YOUR OBJECTIVE =>
Read the records and gather each line that includes "imports".

INPUT MATERIAL =>

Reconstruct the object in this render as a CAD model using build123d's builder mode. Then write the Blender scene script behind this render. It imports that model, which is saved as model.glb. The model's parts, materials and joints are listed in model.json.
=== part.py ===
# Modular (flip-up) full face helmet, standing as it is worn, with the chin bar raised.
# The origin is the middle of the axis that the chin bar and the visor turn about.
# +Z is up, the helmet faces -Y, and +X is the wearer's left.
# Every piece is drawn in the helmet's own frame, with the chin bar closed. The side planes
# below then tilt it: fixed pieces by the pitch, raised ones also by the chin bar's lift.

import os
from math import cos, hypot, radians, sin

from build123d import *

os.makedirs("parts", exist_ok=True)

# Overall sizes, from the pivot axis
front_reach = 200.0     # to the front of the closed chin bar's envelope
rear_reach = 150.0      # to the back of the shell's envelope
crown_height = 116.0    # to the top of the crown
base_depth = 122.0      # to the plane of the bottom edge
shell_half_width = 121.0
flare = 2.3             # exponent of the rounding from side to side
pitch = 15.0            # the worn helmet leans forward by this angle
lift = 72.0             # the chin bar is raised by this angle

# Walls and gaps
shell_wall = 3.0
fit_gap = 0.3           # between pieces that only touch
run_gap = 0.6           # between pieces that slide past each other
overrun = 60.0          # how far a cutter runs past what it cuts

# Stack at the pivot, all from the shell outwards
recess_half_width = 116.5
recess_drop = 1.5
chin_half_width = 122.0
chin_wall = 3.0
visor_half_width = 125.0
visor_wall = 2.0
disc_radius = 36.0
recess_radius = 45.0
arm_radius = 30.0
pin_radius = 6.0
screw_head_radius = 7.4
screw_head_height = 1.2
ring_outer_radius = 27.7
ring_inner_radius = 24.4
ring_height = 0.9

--

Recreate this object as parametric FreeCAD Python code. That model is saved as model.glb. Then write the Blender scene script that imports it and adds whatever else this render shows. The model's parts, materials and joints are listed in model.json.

RESPONSE =>
Reconstruct the object in this render as a CAD model using build123d's builder mode. Then write the Blender scene script behind this render. It imports that model, which is saved as model.glb. The model's parts, materials and joints are listed in model.json.
Recreate this object as parametric FreeCAD Python code. That model is saved as model.glb. Then write the Blender scene script that imports it and adds whatever else this render shows. The model's parts, materials and joints are listed in model.json.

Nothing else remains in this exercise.